Posted by David Arbogast (1709 comments )
Link Flag
Fixed!
OK. After several hours of reserach, I found the problem. My motherboard (only got it 2 months ago, Intel D865PERL) had a BIOS that was 10 versions out of date. I installed the latest BIOS and it came back up just fine. Whew!
Posted by jamesivie (8 comments )
Link Flag
Didn't you know...
Then it is working perfectly. You can come under a cyber attack if you can't load Windows. At least that is Microsoft thinking. So SP2 disables Windows. After all it is almost one big virus itself. Now your computer and data is safe.

8^)

Robert
Posted by (336 comments )
Link Flag
cant boot
you know youv'ebeen screwed you haven't got the boot
disks
how can you fix it Microsoft sell systems witout the boot
disks
Posted by dwhite25 (23 comments )
Link Flag
Windows will always be vulnerable
Microsoft should redesign Windows from zero. They keep making updates and making changes to the actual structure of Windows, so, new bugs and worms are going to appear. They need to REDESIGN Windows and maybe that way is the way that they are going to stop worms and virus for a while.
Posted by audiophile7 (5 comments )
Reply Link Flag
I agree...
I agree. I also think that Longhorn is going to be close to this, which is part of the reason it is taking so long.

Part of the problem is that they core of Windows is so old and out of date that they just keep slapping basically one coat of makeup after another on an old dead corpse hoping to pass it off as fresh and alive.

Photoshop is the same way. It is way past time that Adobe just bite the bullet and start over so that they can do things like live filters, saving history as an action, etc.

I think the problem is that companies are terrified to do this. They see it as a very expensive nightmare and that is something they don't really want.

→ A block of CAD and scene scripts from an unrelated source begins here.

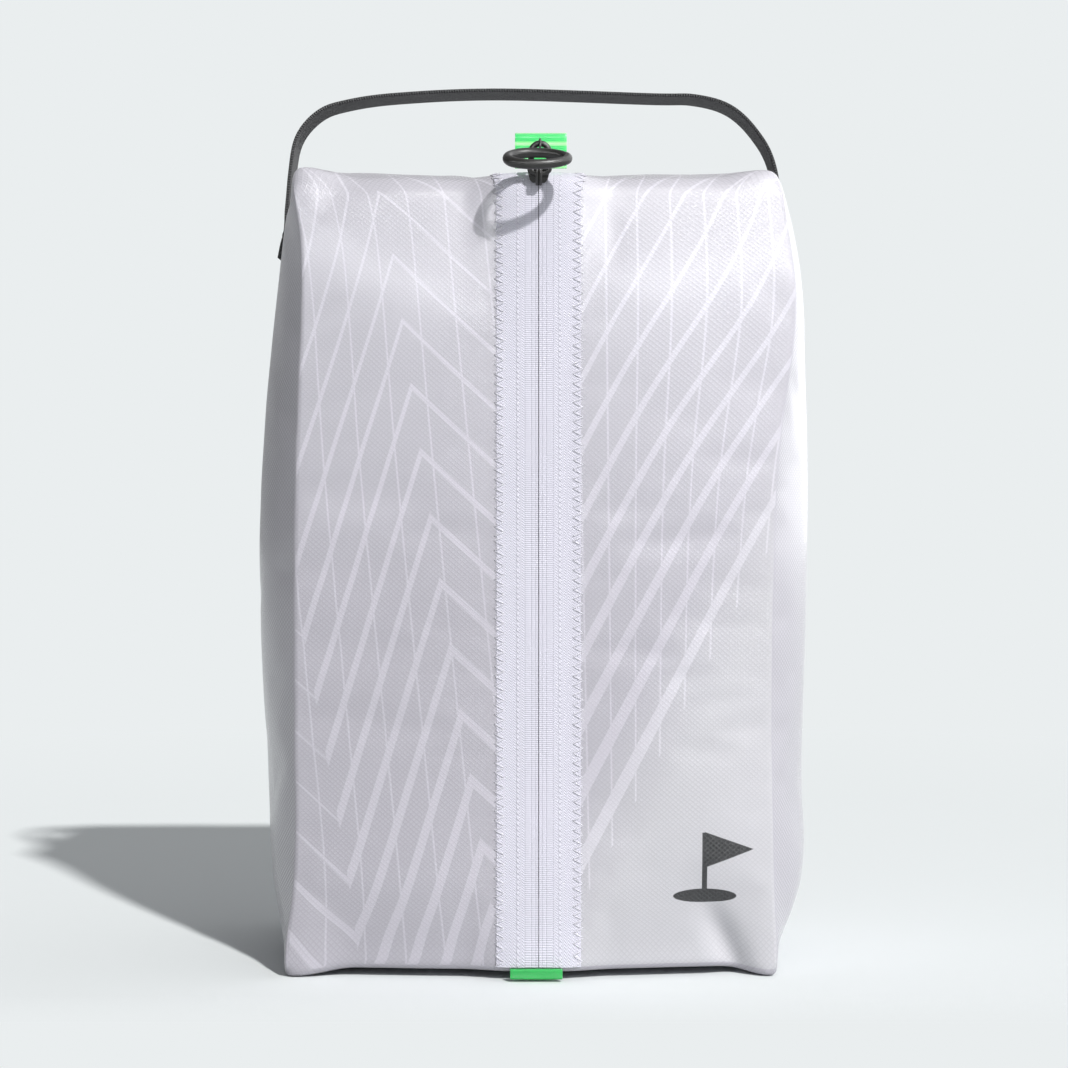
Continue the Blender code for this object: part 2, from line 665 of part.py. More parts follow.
def tab_outlines(height, half_depth):
    """A film folded over on itself: flat together at the foot, and an open round loop at the fold."""
    turns = [math.radians(angle) for angle in (0, 30, 60, 90, 120, 150, 180)]
    top = height - half_depth
    foot = TAB_FILM + 0.00015
    outer = [(-foot, -TAB_FILM), (foot, -TAB_FILM), (half_depth, 0.45 * height)]
    outer += [(half_depth * math.cos(a), top + half_depth * math.sin(a)) for a in turns]
    outer.append((-half_depth, 0.45 * height))
    bore = half_depth - TAB_FILM
    inner = [(0, 0.12 * height), (bore, 0.48 * height)]
    inner += [(bore * math.cos(a), top + bore * math.sin(a)) for a in turns]
    inner.append((-bore, 0.48 * height))
    return [outer, inner]


def make_tab(name, pivot, height, half_depth, down, parts, looks):
    place = side_view(pivot)
    if down:
        place = place @ Matrix.Rotation(math.pi, 4, "Z")
    outlines = tab_outlines(height, half_depth)
    return outline_solid(name, outlines, 2 * TAB_HALF_WIDTH, place, parts, looks["green"])


def make_badge(parts, looks):
    """A printed golf pictogram: a flagstick with its pennant, standing on the hole."""
    stick = 0.0011
    hole_half, hole_rise = 0.0135, 0.0032
    foot = math.acos(stick / hole_half)
    turns = steps(math.pi - foot, 2 * math.pi + foot, 22)
    hole = [(hole_half * math.cos(a), hole_rise + hole_rise * math.sin(a)) for a in turns]
    pennant = [(stick, BADGE_HEIGHT * 0.52), (0.021, BADGE_HEIGHT * 0.76), (stick, BADGE_HEIGHT)]
    mark = hole + pennant + [(-stick, BADGE_HEIGHT)]
    slope = math.atan2(front_y(BADGE_CENTRE_X + 0.01) - front_y(BADGE_CENTRE_X - 0.01), 0.02)
    stand_off = 0.0009
    place = Matrix.Translation((BADGE_CENTRE_X, front_y(BADGE_CENTRE_X) - stand_off, BADGE_BOTTOM_Z))
    place = place @ Matrix.Rotation(slope, 4, "Z") @ Matrix.Rotation(math.pi / 2, 4, "X")
    return outline_solid("front_badge", [mark], BADGE_THICK, place, parts, looks["print"])


# Assembly

def build_shell(parts, helpers, looks):
    make_side_panels(parts, looks)
    make_back_panel(parts, looks)
    make_top_panel(parts, helpers, looks)
    make_base_panel(parts, looks)
    make_corner_bindings(parts, looks)
    make_piping("top_seam_piping", CAP_BOTTOM_Z - 0.006, parts, looks)
    make_piping("base_seam_piping", BASE_TOP_Z + 0.004, parts, looks)


def build_flap(word, side, parts, looks):
    """A front panel with its tape, teeth and seam, on the line of its side seam."""
    pivot = joint_empty(word + "_flap_joint", (side * FRONT_SEAM_X, FRONT_SEAM_Y, 0), parts)
    panel = make_front_panel("front_" + word + "_panel", side, parts, looks)
    tape = make_tape(word + "_zip_tape", side, parts, looks)
    coil = make_coil(word + "_zip_coil", side, parts, looks)
    seam = make_zigzag(word + "_zip_stitch", side, parts, looks)
    hang_on(pivot, panel, tape, coil, seam)
    return pivot


def build_zip(parts, helpers, looks):
    make_top_tape_end(parts, helpers, looks)
    make_bottom_tape_end(parts, helpers, looks)
    make_zip_stops(parts, looks)
    slider = make_slider(parts, helpers, looks)
    link_joint = joint_empty("link_joint", LINK_PIVOT, parts)
    ring_joint = joint_empty("ring_joint", RING_PIVOT, parts)
    hang_on(link_joint, make_link(parts, looks))
    hang_on(ring_joint, make_pull_ring(parts, helpers, looks))
    hang_on(link_joint, ring_joint)
    hang_on(slider, link_joint)


def build_handle(parts, helpers, looks):
    pivot = joint_empty("handle_joint", (0, 0, HANDLE_PIVOT_Z), parts)
    hang_on(pivot, make_handle(parts, helpers, looks))
    for word, side in (("left", -1), ("right", 1)):
        make_handle_end(word + "_handle_end", side, parts, looks)
        make_handle_stitch(word + "_handle_stitch", side, parts, looks)


def build_tabs(parts, looks):
    top_joint = joint_empty("top_tab_joint", TOP_TAB_PIVOT, parts)
    top = make_tab("top_pull_tab", TOP_TAB_PIVOT, TOP_TAB_HEIGHT, TOP_TAB_HALF_DEPTH, False, parts, looks)
    hang_on(top_joint, top)
    low_joint = joint_empty("bottom_tab_joint", BOTTOM_TAB_PIVOT, parts)
    height, half_depth = BOTTOM_TAB_HEIGHT, BOTTOM_TAB_HALF_DEPTH
    low = make_tab("bottom_pull_tab", BOTTOM_TAB_PIVOT, height, half_depth, True, parts, looks)
    hang_on(low_joint, low)


def main():
    clear_scene()
    parts = new_collection("golf_shoe_bag")
    helpers = new_collection("cutters")
    looks = make_materials()
    build_shell(parts, helpers, looks)
    build_flap("left", -1, parts, looks)
    right = build_flap("right", 1, parts, looks)
    hang_on(right, make_badge(parts, looks))
    build_zip(parts, helpers, looks)
    build_handle(parts, helpers, looks)
    build_tabs(parts, looks)


main()
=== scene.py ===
"""Looks of the golf shoe bag: a soft ripstop shell with a printed lattice, a woven zip and a webbing handle.

The shell is one lattice of points that follows the CAD panels, softened with folds and settled as cloth.
It is then cut where the zip opens, and into upper and lower front pieces.
"""

import json
from math import atan2, copysign, cos, dist, pi, radians, sin

import bmesh
import bpy
import numpy as np
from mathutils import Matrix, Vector, noise


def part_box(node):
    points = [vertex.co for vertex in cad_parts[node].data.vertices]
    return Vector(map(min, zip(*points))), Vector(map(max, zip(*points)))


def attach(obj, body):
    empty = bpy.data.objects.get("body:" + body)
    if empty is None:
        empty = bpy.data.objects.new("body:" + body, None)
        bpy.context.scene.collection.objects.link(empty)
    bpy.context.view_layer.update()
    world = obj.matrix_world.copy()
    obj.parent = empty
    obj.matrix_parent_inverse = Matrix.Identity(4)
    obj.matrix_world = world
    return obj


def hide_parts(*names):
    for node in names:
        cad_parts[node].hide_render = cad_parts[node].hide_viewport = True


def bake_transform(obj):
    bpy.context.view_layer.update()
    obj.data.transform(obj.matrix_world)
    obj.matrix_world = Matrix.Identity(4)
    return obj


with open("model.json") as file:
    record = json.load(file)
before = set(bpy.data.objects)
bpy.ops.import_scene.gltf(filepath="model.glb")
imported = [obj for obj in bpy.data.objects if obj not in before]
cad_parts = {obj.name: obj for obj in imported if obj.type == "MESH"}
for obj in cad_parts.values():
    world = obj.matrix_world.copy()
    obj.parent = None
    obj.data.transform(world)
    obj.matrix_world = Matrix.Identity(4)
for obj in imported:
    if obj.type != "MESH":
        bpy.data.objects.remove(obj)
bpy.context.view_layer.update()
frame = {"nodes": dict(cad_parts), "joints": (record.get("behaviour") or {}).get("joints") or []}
JOINT = {joint["name"]: Vector(joint["pos_m"]) for joint in frame["joints"] if "pos_m" in joint}

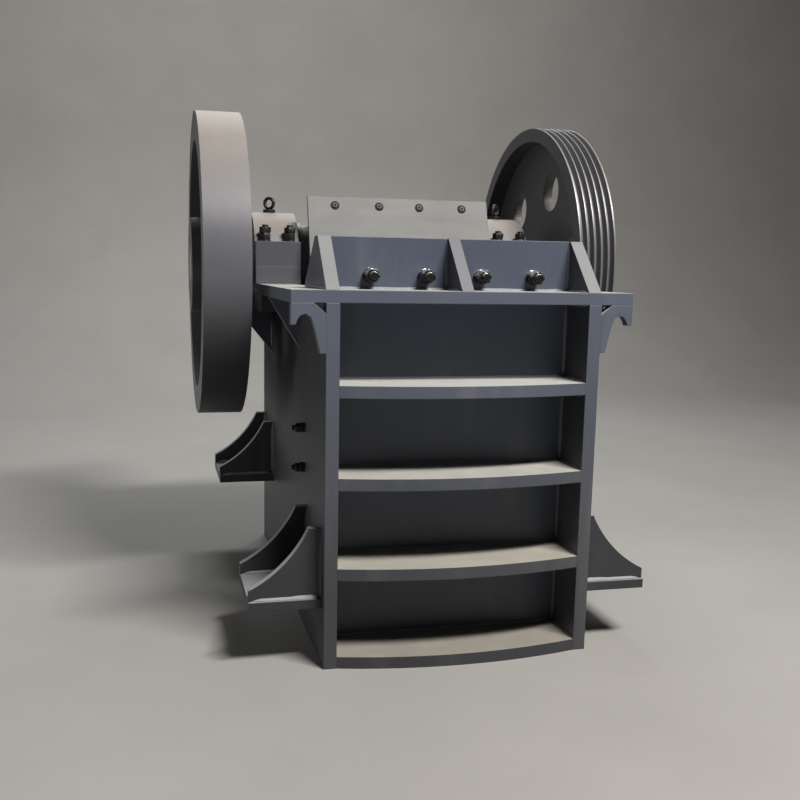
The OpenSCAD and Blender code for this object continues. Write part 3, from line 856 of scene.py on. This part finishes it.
class CRUSHER_OT_front_welds(CrusherStep, bpy.types.Operator):
    """Weld beads of the shelf ribs, the ledge and its gussets"""

    bl_idname = "crusher.front_welds"
    bl_label = "Front welds"
    seed = 11

    def build(self):
        leg = bolts().weld_leg
        run = partial(bead, leg=leg, noise=np.random.default_rng(self.seed))
        grids = []
        for low, high in RIB_BOXES + [(FLANGE_LOW, FLANGE_HIGH)]:
            for level, up in ((high[2], Z), (low[2], -Z)):
                if level <= 0:
                    continue
                below = level < DECK_TOP - SAME
                x = INNER_X if below else INNER_X - leg
                grids.append(run((-x, WALL_Y, level), (x, WALL_Y, level), -Y, up))
                if below:
                    grids += mirrored([
                        run((INNER_X, FRONT + leg, level), (INNER_X, WALL_Y, level), -X, up)])
        tops = [high[2] for _, high in RIB_BOXES]
        bottoms = [low[2] for low, _ in RIB_BOXES[1:]] + [DECK_LOW]
        for low, high in zip(tops, bottoms):
            grids += mirrored([run((INNER_X, WALL_Y, low), (INNER_X, WALL_Y, high), -X, -Y)])
        foot, top = GUSSET_LOW[1] + leg, DECK_TOP
        grids += mirrored([
            run((INNER_X, foot, top), (INNER_X, WALL_Y, top), -X, Z),
            run((OUTER_X, foot, top), (OUTER_X, GUSSET_HIGH[1], top), X, Z),
            run((INNER_X, WALL_Y, top), (INNER_X, WALL_Y, WALL_TOP), -X, -Y),
            run((MIDDLE_X, foot, top), (MIDDLE_X, WALL_Y, top), X, Z),
            run((MIDDLE_X, WALL_Y, top), (MIDDLE_X, WALL_Y, WALL_TOP), X, -Y)])
        finish = weld_finish("weld_paint", look())
        shell("front_welds", grids, finish, "frame", smooth_angle=WELD_ANGLE)


class CRUSHER_OT_side_welds(CrusherStep, bpy.types.Operator):
    """Weld beads of the feet, the wings and their brackets"""

    bl_idname = "crusher.side_welds"
    bl_label = "Side welds"
    seed = 12
    # the feet's gussets: thickness, places from the foot's front edge, height, leg at the foot
    gusset_t, insets, gusset_h = 0.025, (0.010, 0.247), 0.190
    foot_leg = 0.0085
    # the wing brackets: thickness, and how far down each is welded
    bracket_t = 0.025
    bracket_h = {"front": 0.126, "middle": 0.148, "rear": 0.216}

    def build(self):
        leg = bolts().weld_leg
        run = partial(bead, leg=leg, noise=np.random.default_rng(self.seed))
        half = []
        for low, high in FEET:
            half += [run((OUTER_X, low[1], high[2]), (OUTER_X, high[1], high[2]), X, Z),
                     run((OUTER_X, low[1], low[2]), (OUTER_X, high[1], low[2]), X, -Z)]
            for inset in self.insets:
                for y, out in ((low[1] + inset, -Y), (low[1] + inset + self.gusset_t, Y)):
                    foot = (OUTER_X, y, high[2])
                    half += [run(foot, (high[0] - leg, y, high[2]), out, Z, leg=self.foot_leg),
                             run(foot, (OUTER_X, y, high[2] + self.gusset_h), out, X)]
        for place, drop in self.bracket_h.items():
            low, high = span(f"wing_brackets_{place}")
            for y, out in ((low[1], -Y), (high[1], Y)):
                if y <= FRONT + SAME:
                    continue
                corner = (OUTER_X, y, DECK_LOW)
                half += [run(corner, (OUTER_X, y, DECK_LOW - drop), out, X),
                         run(corner, (WING_X - leg, y, DECK_LOW), out, -Z)]
        half.append(run((OUTER_X, FRONT + self.bracket_t, DECK_LOW), (OUTER_X, REAR, DECK_LOW),
                        X, -Z))
        # painted shade on the sideways beads high up
        finish = weld_finish("side_weld_paint", look(), dust=0.95, depth=0.0004, painted_side_shade=1.2)
        shell("side_welds", mirrored(half), finish, "frame", smooth_angle=WELD_ANGLE)


class CRUSHER_OT_studio(CrusherStep, bpy.types.Operator):
    """Pale floor, soft lights and the camera"""

    bl_idname = "crusher.studio"
    bl_label = "Studio"
    floor_half, bend, wall_top, wall_y = 9.0, 3.0, 7.0, 7.0
    # each light's place, aim and sides in metres, and its tint; its power is a property
    lamps = {
        "key": ((1.18, -2.95, 4.6), (0.0, -0.6, 0.6), (1.8, 0.42), (1.0, 0.985, 0.96)),
        "back": ((0.3, 3.9, 4.6), (0.0, 0.6, 0.6), (3.0, 1.0), (0.95, 0.98, 1.0)),
        "side": ((-3.4, 0.1, 0.8), (0.0, 0.25, 0.7), (0.8, 0.8), (1.0, 1.0, 1.0)),
        "wall": ((0.0, 3.0, 4.4), (0.0, wall_y, 2.2), (6.0, 1.5), (1.0, 1.0, 1.0)),
    }
    sky = (0.86, 0.92, 1.0, 1.0)
    # the photograph's camera: place in metres, turn, tilt and roll in radians, lens in pixels
    camera_place = (-0.798110, -3.057653, 1.042119)
    camera_turn, camera_tilt, camera_roll = 0.23555, -0.15525, 0.01745
    lens_pixels, picture = 966.210, 800.0
    middle_pixel = (379.672, 419.756)
    sensor = 36.0

    def build(self):
        self.sweep()
        self.lights()
        self.camera()

    def sweep(self):
        """Floor that bends up into a wall behind: a flat run, a quarter circle, a straight rise."""
        turn = np.linspace(0, math.pi / 2, 24)
        bend_y = self.wall_y - self.bend + self.bend * np.sin(turn)
        bend_z = self.bend * (1 - np.cos(turn))
        x = np.array([-self.floor_half, self.floor_half])
        y = np.concatenate([[-self.floor_half], bend_y, [self.wall_y]])[:, None]
        z = np.concatenate([[0.0], bend_z, [self.wall_top]])[:, None]
        points = np.stack(np.broadcast_arrays(x, y, z), axis=-1).reshape(-1, 3)
        row = np.arange(len(y) - 1)
        faces = np.stack([2 * row, 2 * row + 1, 2 * row + 3, 2 * row + 2], axis=-1)
        mesh = bpy.data.meshes.new("studio_sweep")
        mesh.from_pydata(points.tolist(), [], faces.tolist())
        mesh.shade_smooth()
        sweep = bpy.data.objects.new("studio_sweep", mesh)
        bpy.context.scene.collection.objects.link(sweep)
        mesh.materials.append(studio_floor("studio_floor", studio().floor))

    def lights(self):
        """Rectangles of soft light, which the camera doesn't see, and a weak even fill."""
        for key, (place, aim, sides, tint) in self.lamps.items():
            name = key + "_light"
            light = bpy.data.lights.new(name, "AREA")
            light.shape = "RECTANGLE"
            light.size, light.size_y = sides
            light.energy = getattr(studio(), key)
            light.color = tint
            lamp = bpy.data.objects.new(name, light)
            lamp.visible_camera = False
            ahead = unit(np.subtract(aim, place))
            right = unit(np.cross(ahead, Z))
            aimed(lamp, place, right, np.cross(right, ahead), ahead)
        world = bpy.data.worlds.new("studio_world")
        world.use_nodes = True
        back = world.node_tree.nodes["Background"]
        back.inputs["Color"].default_value = self.sky
        back.inputs["Strength"].default_value = studio().fill
        bpy.context.scene.world = world
        bpy.context.scene.view_settings.view_transform = "Standard"

    def camera(self):
        """The camera at the photograph's viewing angle, rolled about its line of sight."""
        turn, tilt, roll = self.camera_turn, self.camera_tilt, self.camera_roll
        ahead = np.array([math.sin(turn) * math.cos(tilt), math.cos(turn) * math.cos(tilt),
                          math.sin(tilt)])
        level = np.array([math.cos(turn), -math.sin(turn), 0.0])
        upright = np.cross(level, ahead)
        right = math.cos(roll) * level + math.sin(roll) * upright
        up = math.cos(roll) * upright - math.sin(roll) * level
        data = bpy.data.cameras.new("camera")
        data.sensor_width = self.sensor
        data.lens = self.sensor * self.lens_pixels / self.picture
        data.shift_x = (self.picture / 2 - self.middle_pixel[0]) / self.picture
        data.shift_y = (self.middle_pixel[1] - self.picture / 2) / self.picture
        camera = bpy.data.objects.new("camera", data)
        aimed(camera, self.camera_place, right, up, ahead)
        bpy.context.scene.camera = camera


STEPS = (CRUSHER_OT_plates, CRUSHER_OT_bearings, CRUSHER_OT_wheels, CRUSHER_OT_jaws,
         CRUSHER_OT_clamp_bolts, CRUSHER_OT_guard_bolts, CRUSHER_OT_cap_studs,
         CRUSHER_OT_cheek_bolts, CRUSHER_OT_front_welds, CRUSHER_OT_side_welds,
         CRUSHER_OT_studio)
GROUPS = {"crusher_look": CrusherLook, "crusher_bolts": CrusherBolts,
          "crusher_studio": CrusherStudio}


class CRUSHER_PT_panel(bpy.types.Panel):
    """Lists the building steps and what may be changed"""

    bl_idname = "CRUSHER_PT_panel"
    bl_label = "Jaw crusher"
    bl_space_type = "VIEW_3D"
    bl_region_type = "UI"
    bl_category = "Crusher"

    def draw(self, context):
        for step in STEPS:
            self.layout.operator(step.bl_idname, text=step.bl_label)
        for name in GROUPS:
            group = getattr(context.scene, name)
            box = self.layout.box()
            for key in group.__annotations__:
                box.prop(group, key)


CLASSES = (*GROUPS.values(), *STEPS, CRUSHER_PT_panel)


def register():
    for kind in CLASSES:
        bpy.utils.register_class(kind)
    for name, group in GROUPS.items():
        setattr(bpy.types.Scene, name, bpy.props.PointerProperty(type=group))


def unregister():
    for name in GROUPS:
        delattr(bpy.types.Scene, name)
    for kind in reversed(CLASSES):
        bpy.utils.unregister_class(kind)


def main():
    register()
    for step in STEPS:
        family, verb = step.bl_idname.split(".")
        getattr(getattr(bpy.ops, family), verb)()


if __name__ == "__main__":
    main()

I also think that no matter what computer software is always going to have problems. Hell even little cell phones are turning out to be unsecure, we are seeing virii coming out for them now. I also think that Microsoft has some of the buggiest stuff around, but they do seem to be getting better. Security aside Windows XP has been the most reliable version of Windows todate and I expect Longhorn to be better, that is if it ever ships.